Myriad spirits haunt his music-- a choir of real American country in the fashion of Merle and Waylon, John Conlee, George Jones and Jerry Jeff Walker, razor-edged rock from Metallica, Pearl Jam, Alice in Chains, deep-fried Southern soul from Otis Redding and more.

Yet in the end, Bart Crow is what you get: a blue-collar balladeer with his own unique message.

It comes across loud and clear on his newest set of passionate songs and performances, The Parade. Released in partnership with Thirty Tigers, it spotlights an artist whose story will feel familiar to all Americans who know what it means to survive in challenging times.

"I can relate to blue-collar folks everywhere because I don't know any difference between them and me," he insists. "My uncle is a fireman who works on a ranch on his days off. My other uncle is a fireman. My brother works as a construction superintendent. I've worked construction too. I've stained decks and built fences in 110-degree weather. My father grew up white-trash broke, a ninth-grade dropout. He eventually became a self-made multi-millionaire with his own commercial drywall corporation, but we didn't have luxury growing up."

Another uncle stoked Crow's imagination about living a wanderer's life. "He was a professional rodeo cowboy," he recalls. "I used to think that was the most amazing thing on the planet. He'd come home from two or three weeks on the road and tell stories about being in Cheyenne and then somewhere else the last night. Even more than music, this idea of the nomadic lifestyle was very romantic to me."

This perspective is central to The Parade, with the added element of Crow's experiences. He grew up in tiny Maypearl, Texas, made his first attempts to write songs while in the United States Army and geared up to his current regimen as a performer on weekends while studying at Tarleton State University in Stephenville, TX. Perhaps the most significant milestone in his past involved moving with his future wife Brooke to Austin, where they worked together to get him started as an artist.

"I guess we just don't know any different way to live than with me gone for six or eight months a year. After a decade-plus, this is just who we are. This is what we do. Besides," he adds, with a laugh, "it's probably the foundation of our marriage that my knucklehead ass is gone a lot."

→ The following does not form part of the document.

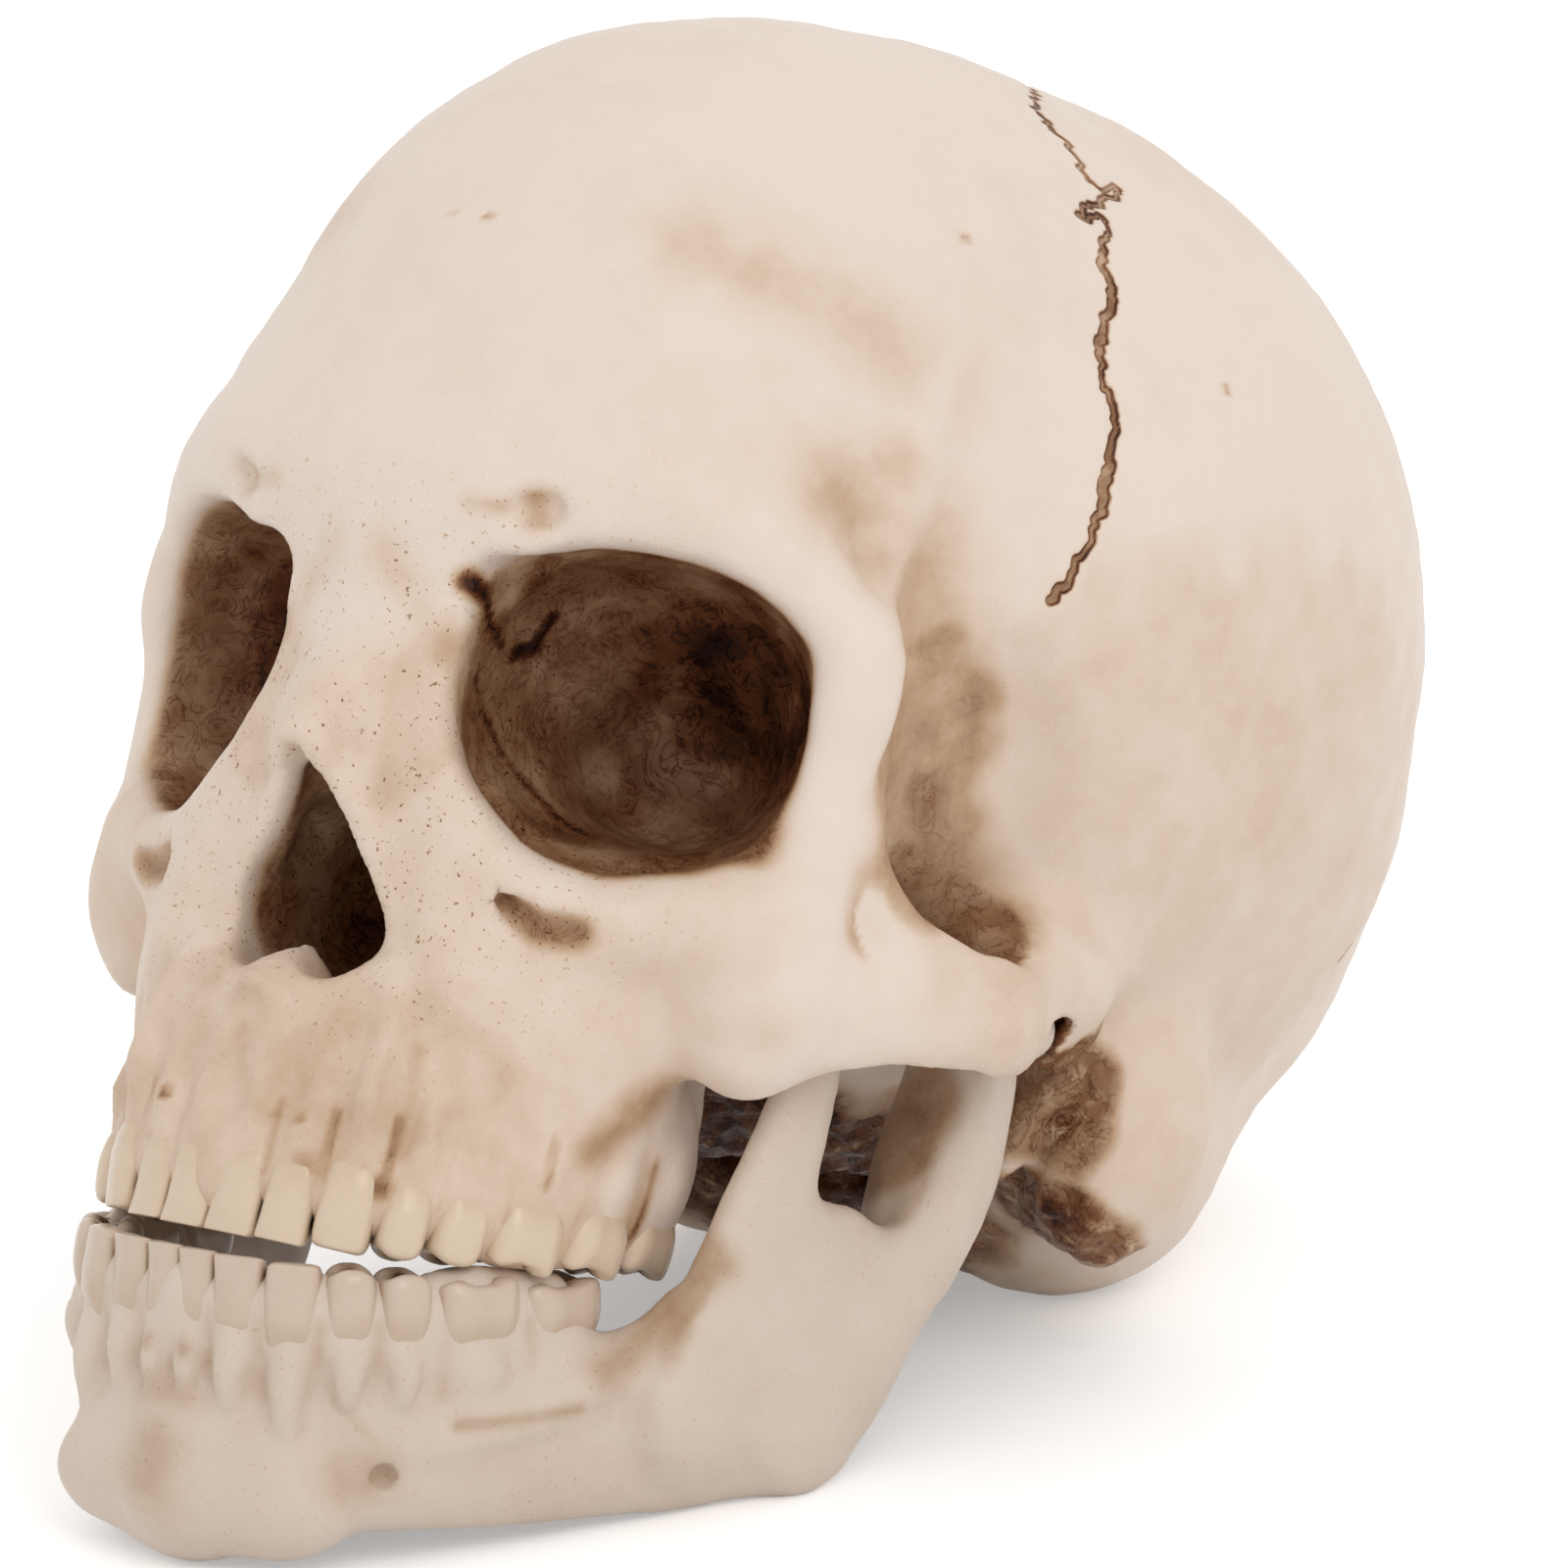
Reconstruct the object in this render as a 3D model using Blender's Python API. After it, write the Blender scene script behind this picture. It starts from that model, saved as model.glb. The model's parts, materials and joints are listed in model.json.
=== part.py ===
"""Life-size anatomical skull model: a hollow cranium with sixteen upper teeth, and a lower jaw with
fourteen lower teeth that swings on its two condyles. Metres, +Z up, the face towards -Y, the skull's
own left towards +X.

The cranium is modelled in its own frame: origin midway between the ear openings, eye-ear plane level.
The jaw is modelled in its own frame: origin on its base plane, straight below the hinge. Places in the
tables are shares of the named sizes of the piece that they belong to."""

import math

import bmesh
import bpy
from mathutils import Matrix, Vector

# Driving sizes of the cranium
CRANIUM_HALF_WIDTH = 0.070
CRANIUM_HALF_LENGTH = 0.090
CRANIUM_HALF_HEIGHT = 0.070
CRANIUM_WALL = 0.007
CRANIUM_PITCH = math.radians(17.94)
FORAMEN_WIDTH = 0.030
FORAMEN_LENGTH = 0.036

# Driving sizes of the face
ORBIT_HALF_WIDTH = 0.0193
ORBIT_HALF_HEIGHT = 0.0175
ORBIT_HALF_DEPTH = 0.025
ORBIT_TURN = math.radians(24)
NOSE_HALF_WIDTH = 0.0145
NOSE_HALF_HEIGHT = 0.0145
NOSE_DEPTH = 0.040
ARCH_THICKNESS = 0.0065

# Driving sizes of the jaw
JAW_LENGTH = 0.090
JAW_FRONT_HEIGHT = 0.0334
JAW_BODY_HEIGHT = 0.0240
JAW_BODY_THICKNESS = 0.0110
RAMUS_THICKNESS = 0.0080
CONDYLE_RADIUS = 0.0045
CONDYLE_LENGTH = 0.0150
HINGE_BEFORE_EAR = 0.018
HINGE_BELOW_EAR = 0.006
UNDERBITE = 0.00425

# Driving sizes of the teeth
UPPER_EDGE_BELOW_EAR = 0.053
UPPER_ROW_RISE = math.radians(11)
LOWER_ROW_DROP = math.radians(6.2)
TOOTH_DEPTH = 0.0080
CROWN_HEIGHT = 0.0090
ROOT_LENGTH = 0.0060
BITE_GAP = 0.0018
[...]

Not everyone has spent months far from home as Crow documents with irony on "Free Like Me," dreamy loneliness on "Vapor Trails" and truth telling love affair with music on "Dear Music," where he finds himself in "another where-the-hell-am-I town."
Fewer still have weathered years on the honky-tonk circuit while staying faithful to their dream, a struggle Crow recounts on "Top of Rock Bottom." ("I won't be laying down on that Florida-Georgia Line," he sings, with what he insists is respect and empathy.)

"It's pretty damn scary when you're raising a family off of touring and it becomes time to cut a new album, which means investing up to $70,000 of my own money," he admits. "My 4-year-old, Townes, starts preschool in August. Our 17-month-old twins, River and Parsons, are blowing through diapers left and right. And I've got to take money that could be going to their college funds, more money than I have in my personal checking account, sit down at the crap table of life, roll the dice and hope that someone falls in love with the 11 or 12 songs we picked."

That's why Crow's dream at this point involves more than spreading appreciation for his music from coast to coast. "I want to hear people all over America come up to me and say, 'Hey, we got married to your song!' I'm like, 'Have you been on iTunes? Do you know how many frigging songs are on there -- and you chose mine?' I don't take that lightly."

No, more even than that, he wants what everyone who discovers his music wants as well. "I'd love to go to bed at night and not fear for what's going to happen next month or next year. I used to say, when we bought our tour bus, we were one backstroke away from being dead in the water. It would be nice to earn that through selling tickets and playing in so many of these beautiful cities I'd love to see."

That dream is within reach now, because Crow's story is your story too. All you need to do is listen -- and join The Parade.